The bidding war between Carl Icahn and Japanese tire maker Bridgestone for Pep Boys-Manny Moe and Jack (NYSE:PBY) is not completed just yet. On December 18, Icahn Enterprises proposed to acquire all the remaining shares of the struggling automotive aftermarket service and retail chain for $16.50 per share in cash, a transaction that would not be “subject to any due diligence, financing or antitrust conditions”. The recently-filled 13D by Carl Icahn and other public announcements revealed that the deal will take place unless Bridgestone “agrees to a transaction prior to 8:00 p.m., New York City time, on December 23, 2015 that is superior to the transaction” proposed by Icahn. Let us remind you Pep Boys-Manny Moe and Jack (NYSE:PBY) announced a merger deal in October, under which a subsidiary of Bridgestone was set to acquire all outstanding shares of the company for $15.00 per share in cash (Bridgestone commenced a tender offer on November 16 at $15.00 a share). Icahn Enterprises, which believes that the acquisition of Pep Buys “presents an excellent synergistic acquisition opportunity of Auto Plus”, proposed $15.50 per share on December 7 and Bridgestone raised its tender offer to $15.50 as well. Shares of Pep Boys are trading above the offer proposed by Carl Icahn, so market participants anticipate that the bidding war between the two parties is likely to continue.

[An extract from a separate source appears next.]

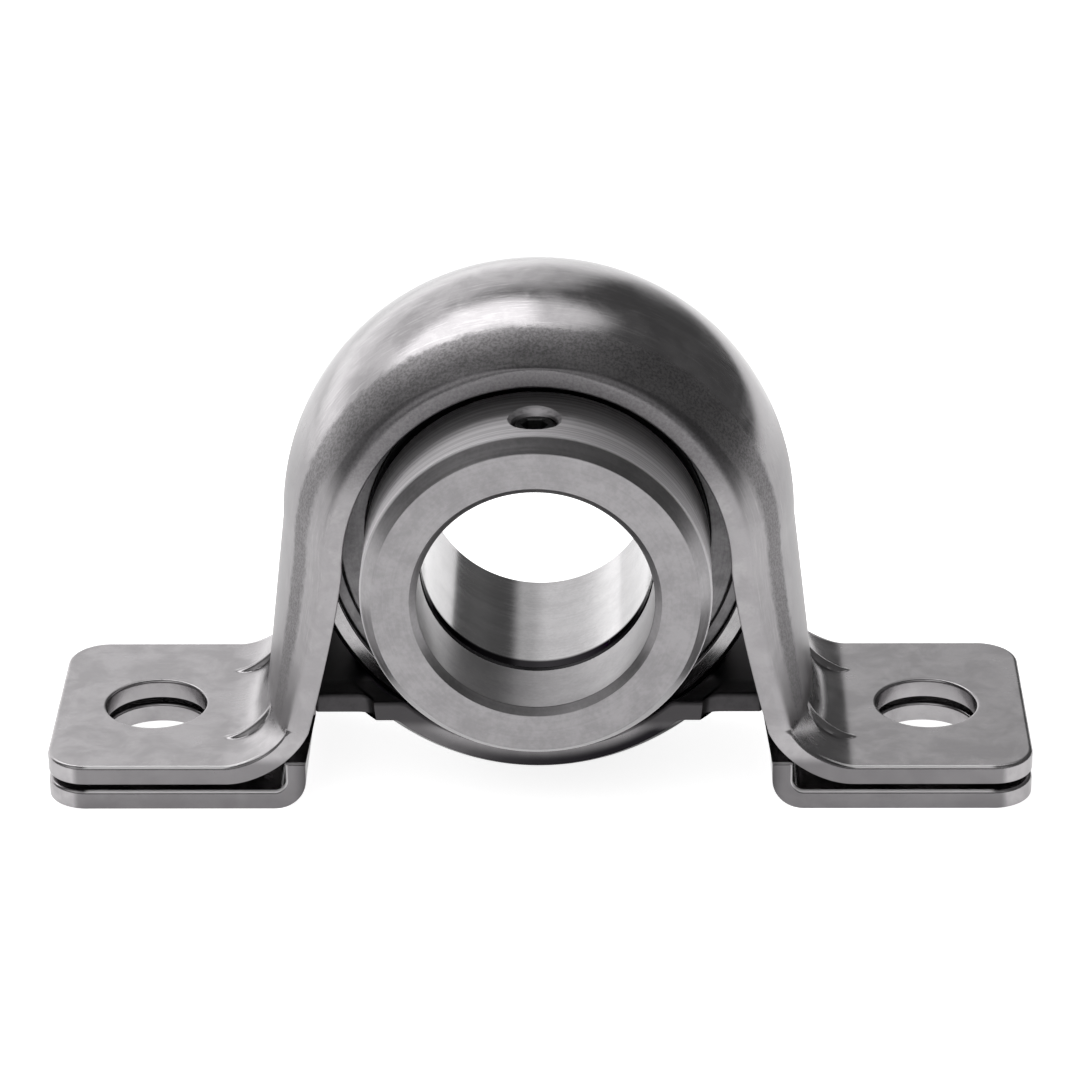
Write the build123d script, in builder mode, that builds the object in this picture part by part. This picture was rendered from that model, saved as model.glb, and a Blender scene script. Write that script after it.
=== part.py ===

A total of 18 hedge funds tracked by Insider Monkey were invested in Pep Boys at the end of the third quarter, up from 16 a quarter earlier. By the same token, the value of their investments climbed to $147.24 million from $119.33 million during the quarter. It should be mentioned that the hedge funds monitored by our team accumulated 22.40% of the company’s outstanding common stock. Steven Boyd’s Armistice Capital acquired a new stake of 840,000 shares in Pep Boys-Manny Moe and Jack (NYSE:PBY) during the third quarter.